CONVERSATIONAL IMPLICATURE AND THEMATIC DISCOURSE IN CHIMAMANDA ADICHIE’S PURPLE HIBISCUS
Abstract
Literature remains a valuable mechanism for pursuing and attaining new world orders, change, revolution, innovation, social constructs, identities, and so on. Writers deploy different stylistic devices, including conversational implicature, to drive home their messages to the audience. This study explores thematic concerns and conversational implicature in Chimamanda Adichie’s Purple Hibiscus. The novel, Purple Hibiscus, constitutes the primary data source. The secondary data are drawn from the library and the internet. Qualitative tools and techniques are employed for the data analysis.

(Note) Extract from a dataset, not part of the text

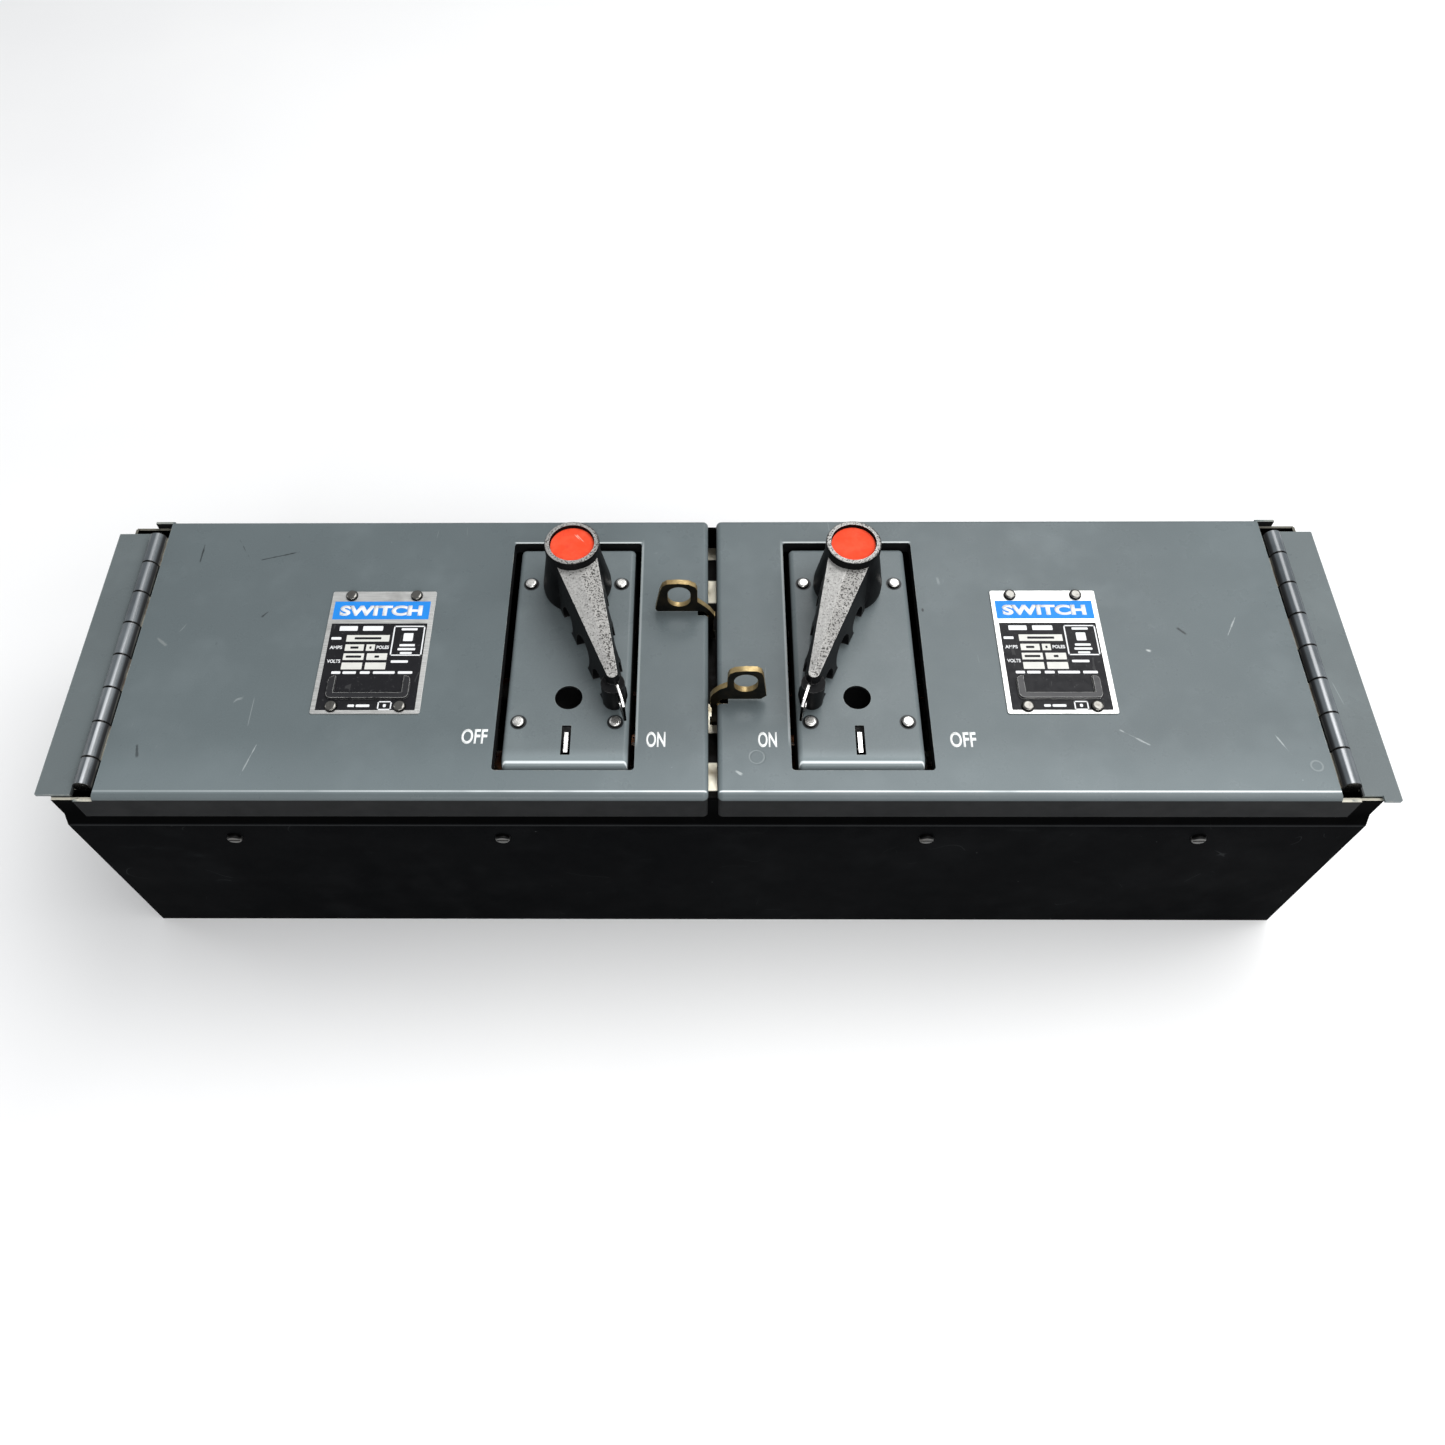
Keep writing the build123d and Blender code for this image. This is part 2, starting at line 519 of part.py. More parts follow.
with BuildPart() as handle:
    # boss with a flared skirt
    with BuildSketch(Plane.XZ.offset(-HANDLE_AT[1])):
        with BuildLine():
            Polyline(
                (HANDLE_AT[0], HANDLE_LOW_Z), (HANDLE_AT[0] + BOSS_BASE_R, HANDLE_LOW_Z),
                (HANDLE_AT[0] + BOSS_BASE_R, HANDLE_LOW_Z + 4), (HANDLE_AT[0] + BOSS_TOP_R, BOSS_TOP_Z - 10),
                (HANDLE_AT[0] + BOSS_TOP_R, BOSS_TOP_Z), (HANDLE_AT[0], BOSS_TOP_Z), close=True,
            )
        make_face()
    revolve(axis=Axis((*HANDLE_AT, 0), (0, 0, 1)))
    fillet(handle.edges().group_by(Axis.Z)[-1], 1.0)
    # tapering arm with a ridged top and a rounded tip
    loft(sections=[arm_root, arm_end], ruled=True)
    with Locations(HANDLE_PLANE):
        with Locations((ARM_TIP, 0, HANDLE_LOW_Z)):
            Cone(ARM_TIP_LOW_R, ARM_TIP_R, ARM_TIP_TOP_Z - HANDLE_LOW_Z, align=ON_FLOOR)
        with Locations((*NOSE_AT, HANDLE_LOW_Z)):
            Cylinder(NOSE_R, NOSE_TOP_Z - HANDLE_LOW_Z, align=ON_FLOOR)
        # finger scallops under the arm
        for along, radius in SCALLOPS:
            with Locations((along, 0, HANDLE_LOW_Z + 5)):
                Cylinder(radius, 60, rotation=(90, 0, 0), mode=Mode.SUBTRACT)
        # slot for the lock tab, below the arm's tip
        with Locations((84, LOCK_TAB_Y, HANDLE_LOW_Z)):
            Box(24, LOCK_TAB_T + 0.5, 2 * (NOSE_TOP_Z + 0.5 - HANDLE_LOW_Z), mode=Mode.SUBTRACT)
        # recess for the disc, and the shaft's socket
        with Locations((0, 0, BOSS_TOP_Z)):
            Cylinder(DISC_R + 0.25, 2 * DISC_DEPTH + 2.4, mode=Mode.SUBTRACT)
        with Locations((0, 0, HANDLE_LOW_Z - 1)):
            Cylinder(SHAFT_R + FIT, 21, align=ON_FLOOR, mode=Mode.SUBTRACT)
save_pair(handle.part, "handle")

with BuildPart() as handle_disc:
    with Locations((*HANDLE_AT, BOSS_TOP_Z - DISC_DEPTH)):
        Cylinder(DISC_R, 1.2, align=HANGING)
    fillet(handle_disc.edges().group_by(Axis.Z)[-1], 0.4)
save_pair(handle_disc.part, "handle_disc")

with BuildPart() as lock_tab:
    with BuildSketch(Plane(origin=HANDLE_PLANE.from_local_coords((0, LOCK_TAB_Y, 0)), x_dir=ARM_DIRECTION,
                           z_dir=HANDLE_PLANE.y_dir)):
        with BuildLine():
            # this plane's own y axis points down
            Polyline(
                (74, -HANDLE_LOW_Z), (96, -HANDLE_LOW_Z), (96, -177), (93, -180), (83, -180),
                (83, -178), (74, -178), close=True,
            )
        make_face()
        with Locations((89.5, -170)):
            Circle(3.4, mode=Mode.SUBTRACT)
    extrude(amount=LOCK_TAB_T / 2, both=True)
save_pair(lock_tab.part, "lock_tab")

with BuildPart() as handle_shaft:
    with Locations((*HANDLE_AT, CRANK_Z[0])):
        Cylinder(SHAFT_R, HANDLE_LOW_Z + 19 - CRANK_Z[0], align=ON_FLOOR)
    with BuildSketch(HANDLE_PLANE.offset(CRANK_Z[0])):
        with Locations((CRANK_R / 2, 0)):
            SlotCenterToCenter(CRANK_R, 20)
    extrude(amount=CRANK_Z[1] - CRANK_Z[0])
    with Locations(HANDLE_PLANE):
        with Locations((CRANK_R, 0, CRANK_PIN_LOW_Z)):
            Cylinder(CRANK_PIN_R, CRANK_Z[0] - CRANK_PIN_LOW_Z, align=ON_FLOOR)
save_pair(handle_shaft.part, "handle_shaft")

with BuildPart() as interlock_lever:
    lever_x = LEVER_SLOT_AT[0]
    block(
        (lever_x - LEVER[0] / 2, LEVER_Y - LEVER[1] / 2, FRAME_TOP_Z - 14),
        (lever_x + LEVER[0] / 2, LEVER_Y + LEVER[1] / 2, PLATE_TOP_Z - 1),
    )
save_pair(interlock_lever.part, "interlock_lever")

# ---------------------------------------------------------------- mechanism
FRAME_X = (46.0, 112.0)
FRAME_LEG_Y = 79.0
with BuildPart() as mechanism_frame:
    block((FRAME_X[0], -FRAME_LEG_Y, FRAME_TOP_Z - LEAF), (FRAME_X[1], FRAME_LEG_Y, FRAME_TOP_Z))
    for sign in (-1, 1):
        low_y, high_y = sorted((sign * FRAME_LEG_Y, sign * (FRAME_LEG_Y - LEAF)))
        block((FRAME_X[0] + 4, low_y, 2 * SHEET), (FRAME_X[1] - 4, high_y, FRAME_TOP_Z))
        rod_low, rod_high = sorted((sign * (ROD_Y - 6), sign * (ROD_Y + 6)))
        for x in (FRAME_X[0], FRAME_X[1] - LEAF):
            block((x, rod_low, ROD_Z - 8), (x + LEAF, rod_high, FRAME_TOP_Z))
        with Locations((0, sign * ROD_Y, ROD_Z)):
            Cylinder(ROD_R, 400, rotation=(0, 90, 0), mode=Mode.SUBTRACT)
    with Locations((*HANDLE_AT, FRAME_TOP_Z)):
        Cylinder(SHAFT_R + FIT, 10, mode=Mode.SUBTRACT)
    with Locations((*LEVER_SLOT_AT, FRAME_TOP_Z)):
        Box(LEVER[0] + 0.4, LEVER_SLOT[1], 10, mode=Mode.SUBTRACT)
save_pair(mechanism_frame.part, "mechanism_frame")

with BuildPart() as guide_rods:
    with Locations(*[(sum(FRAME_X) / 2, s * ROD_Y, ROD_Z) for s in (-1, 1)]):
        Cylinder(ROD_R, FRAME_X[1] - FRAME_X[0], rotation=(0, 90, 0))
    mirror(about=Plane.YZ)
save(guide_rods.part, "guide_rods")

with BuildPart() as contact_carriage:
    block(
        (CRANK_X - CARRIAGE_HALF_X, -CARRIAGE_HALF_Y, CARRIAGE_Z[0]),
        (CRANK_X + CARRIAGE_HALF_X, CARRIAGE_HALF_Y, CARRIAGE_Z[1]),
    )
    for y in POLES:
        block((CRANK_X - 7, y - 6, BLADE_Z[1]), (CRANK_X + 7, y + 6, CARRIAGE_Z[0] + 1))
    with Locations((CRANK_X, CRANK_MID_Y, CARRIAGE_Z[1])):
        Box(*PIN_SLOT, 24, mode=Mode.SUBTRACT)
    with Locations(*[(CRANK_X, s * ROD_Y, ROD_Z) for s in (-1, 1)]):
        Cylinder(ROD_R + FIT, 60, rotation=(0, 90, 0), mode=Mode.SUBTRACT)
save_pair(contact_carriage.part, "contact_carriage")

with BuildPart() as switch_blades:
    for y in POLES:
        block((BLADE_X[0], y - BLADE_T / 2, BLADE_Z[0]), (BLADE_X[1], y + BLADE_T / 2, BLADE_Z[1]))
save_pair(switch_blades.part, "switch_blades")

# ---------------------------------------------------------------- insulating bases
SWITCH_BASE_X = (40.0, 118.0)
FUSE_BASE_X = (140.0, 316.0)
with BuildPart() as switch_bases:
    block((SWITCH_BASE_X[0], -75, SHEET), (SWITCH_BASE_X[1], 75, BASE_TOP_Z))
    for y in POLES[:2]:
        gap_y = y + POLE_PITCH / 2
        block((SWITCH_BASE_X[0] - 1, gap_y - 1.5, 18), (SWITCH_BASE_X[1] + 1, gap_y + 1.5, 31), Mode.SUBTRACT)
    mirror(about=Plane.YZ)
save(switch_bases.part, "switch_bases")

with BuildPart() as arc_barriers:
    for y in POLES[:2]:
        gap_y = y + POLE_PITCH / 2
        block((SWITCH_BASE_X[0], gap_y - 1.5, 18), (SWITCH_BASE_X[1], gap_y + 1.5, 70))
    mirror(about=Plane.YZ)
save(arc_barriers.part, "arc_barriers")

with BuildPart() as fuse_bases:
    block((FUSE_BASE_X[0], -84, 2 * SHEET + 0.1), (FUSE_BASE_X[1], 84, BASE_TOP_Z))
    for y in POLES[:2]:
        gap_y = y + POLE_PITCH / 2
        block((FUSE_BASE_X[0], gap_y - 2, BASE_TOP_Z - 1), (FUSE_BASE_X[1], gap_y + 2, 44))
    block((180, -90, 14), (254, 90, 31), Mode.SUBTRACT)
    block((180, -84, 14), (254, -80, BASE_TOP_Z))
    block((180, 80, 14), (254, 84, BASE_TOP_Z))
    mirror(about=Plane.YZ)
save(fuse_bases.part, "fuse_bases")


# ---------------------------------------------------------------- current path
def clip(x_range, y, gap, low_z, high_z, leaf=JAW_LEAF):
    """A U-shaped clip that holds an upright blade lying along X."""
    out = gap / 2 + leaf
    block((x_range[0], y - out, low_z), (x_range[1], y + out, low_z + STRAP))
    for sign in (-1, 1):
        low_y, high_y = sorted((y + sign * gap / 2, y + sign * out))
        block((x_range[0], low_y, low_z), (x_range[1], high_y, high_z))


with BuildPart() as bus_jaws:
    for x, y in zip(PHASE_X, POLES):
        block((x - 6, y - 10, BASE_TOP_Z - STRAP), (x + 6, y + 10, BASE_TOP_Z))
        for sign in (-1, 1):
            low_x, high_x = sorted((x + sign * STAB_GAP / 2, x + sign * (STAB_GAP / 2 + JAW_LEAF)))
            block((low_x, y - 10, 3), (high_x, y + 10, BASE_TOP_Z))
save(bus_jaws.part, "bus_jaws")

with BuildPart() as line_straps:
    for y in POLES:
        block((-62, y - 8, BASE_TOP_Z), (62, y + 8, STRAP_TOP_Z))
save(line_straps.part, "line_straps")

with BuildPart() as line_contacts:
    for y in POLES:
        clip(LINE_JAW_X, y, JAW_GAP, STRAP_TOP_Z, BLADE_Z[1])
    mirror(about=Plane.YZ)
save(line_contacts.part, "line_contacts")

clip_half = FUSE_CLIP_W / 2
with BuildPart() as load_contacts:
    for y in POLES:
        block((99, y - 8, BASE_TOP_Z), (FUSE_CLIP_X[0] + clip_half + 1, y + 8, STRAP_TOP_Z))
        clip(LOAD_JAW_X, y, JAW_GAP, STRAP_TOP_Z - 1, BLADE_Z[1])
    mirror(about=Plane.YZ)
save(load_contacts.part, "load_contacts")


def fuse_clips(centre_x, strap_end_x):
    """Fuse clips of one end, with the strap to the lugs where strap_end_x is given."""
    with BuildPart() as clips:
        for y in POLES:
            x_range = (centre_x - clip_half, centre_x + clip_half)
            clip(x_range, y, BLADE_T + 2 * FIT, STRAP_TOP_Z, FUSE_Z + FUSE_BLADE_W / 2 + 2)
            if strap_end_x:
                block((x_range[0], y - 8, BASE_TOP_Z), (strap_end_x, y + 8, STRAP_TOP_Z + 0.5))
        mirror(about=Plane.YZ)
    return clips.part


save(fuse_clips(FUSE_CLIP_X[0], None), "line_fuse_clips")
save(fuse_clips(FUSE_CLIP_X[1], LUG_X - LUG[0] / 2 - FIT), "load_fuse_clips")

with BuildPart() as fuse_tubes:
    with Locations(*[(FUSE_AT_X, y, FUSE_Z) for y in POLES]):
        Cylinder(FUSE_TUBE_R, FUSE_TUBE_LENGTH, rotation=(0, 90, 0))
    mirror(about=Plane.YZ)
save(fuse_tubes.part, "fuse_tubes")

with BuildPart() as fuse_blades:
    blade_length = (FUSE_LENGTH - FUSE_TUBE_LENGTH) / 2
    for y in POLES:
        for sign in (-1, 1):
            x = FUSE_AT_X + sign * (FUSE_TUBE_LENGTH + blade_length) / 2
            with Locations((x, y, FUSE_Z)):
                Box(blade_length, BLADE_T, FUSE_BLADE_W)
    mirror(about=Plane.YZ)
save(fuse_blades.part, "fuse_blades")

with BuildPart() as load_lugs:
    for y in POLES:
        with Locations((LUG_X, y, BASE_TOP_Z + LUG[2] / 2)):
            Box(*LUG)
        with Locations((LUG_X + 4, y, LUG_BORE_Z)):
            Cylinder(LUG_BORE_R, LUG[0], rotation=(0, 90, 0), mode=Mode.SUBTRACT)
        with Locations((LUG_X + 1, y, BASE_TOP_Z + LUG[2])):
            Cylinder(LUG_SCREW_R + FIT, 8, mode=Mode.SUBTRACT)
    mirror(about=Plane.YZ)
save(load_lugs.part, "load_lugs")

with BuildPart() as lug_screws:
    for y in POLES:
        with Locations((LUG_X + 1, y, BASE_TOP_Z + LUG[2] - 2)):
            Cylinder(LUG_SCREW_R, 9, align=ON_FLOOR)
        with Locations((LUG_X + 1, y, BASE_TOP_Z + LUG[2] + 7)):
            Box(LUG_SCREW_R * 2, 1.4, 3, mode=Mode.SUBTRACT)
    mirror(about=Plane.YZ)
save(lug_screws.part, "lug_screws")
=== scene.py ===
"""Looks of the twin fused-switch unit: materials, paint lettering, nameplate print and small fittings.

Lengths are in metres, in the CAD frame: X along the unit, Y up the panel, Z out of the front.
Positions come from the boxes of the CAD nodes.
"""
import math

import bmesh
import bpy
from mathutils import Matrix, Vector


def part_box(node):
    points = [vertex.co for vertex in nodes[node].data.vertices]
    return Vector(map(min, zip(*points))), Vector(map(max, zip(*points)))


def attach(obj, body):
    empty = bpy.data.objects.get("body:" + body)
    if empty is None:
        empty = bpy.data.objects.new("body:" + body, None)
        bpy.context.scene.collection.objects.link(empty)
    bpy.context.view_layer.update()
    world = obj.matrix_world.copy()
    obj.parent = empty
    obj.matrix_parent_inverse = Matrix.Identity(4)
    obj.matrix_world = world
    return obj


MM = 0.001
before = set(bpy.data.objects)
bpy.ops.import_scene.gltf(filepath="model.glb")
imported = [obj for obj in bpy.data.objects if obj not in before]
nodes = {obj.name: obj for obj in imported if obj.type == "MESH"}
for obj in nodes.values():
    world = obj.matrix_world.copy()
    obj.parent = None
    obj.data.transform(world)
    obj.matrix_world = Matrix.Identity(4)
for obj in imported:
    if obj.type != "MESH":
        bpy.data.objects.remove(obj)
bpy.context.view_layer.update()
SIDES = {"left": -1, "right": 1}
DOOR_LOW, DOOR_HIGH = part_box("left_door")
DOOR_TOP = DOOR_HIGH.z
WALL_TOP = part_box("lower_side_wall")[1].z
# where the doors' near bend begins
NEAR_BEND = DOOR_LOW.y + 4.7 * MM
# distance from the middle beyond which the upper edges of the sheet lie bare
BARE_BEYOND = 323.2 * MM
HINGE_LOW, HINGE_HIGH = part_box("right_hinge_pin")
HINGE_X = (HINGE_LOW.x + HINGE_HIGH.x) / 2
HINGE_R = 4.8 * MM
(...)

The study is anchored on Halliday’ Systemic Functional Grammar (SFG), which describes the functionality of language in discourses, texts and varied contexts with references to grammatical structures and semantic impulses at both semantic and pragmatic contexts of usage. The analysis shows that the novelist uses conversational implicature to portray arching themes of domestic violence, patriarchy, negative parenting, Catholicism and religiosity, culture and political turbulence. The study concludes that the themes of literary texts are encoded, conveyed and revealed using conversational implicature, among other linguistic and literary mechanisms.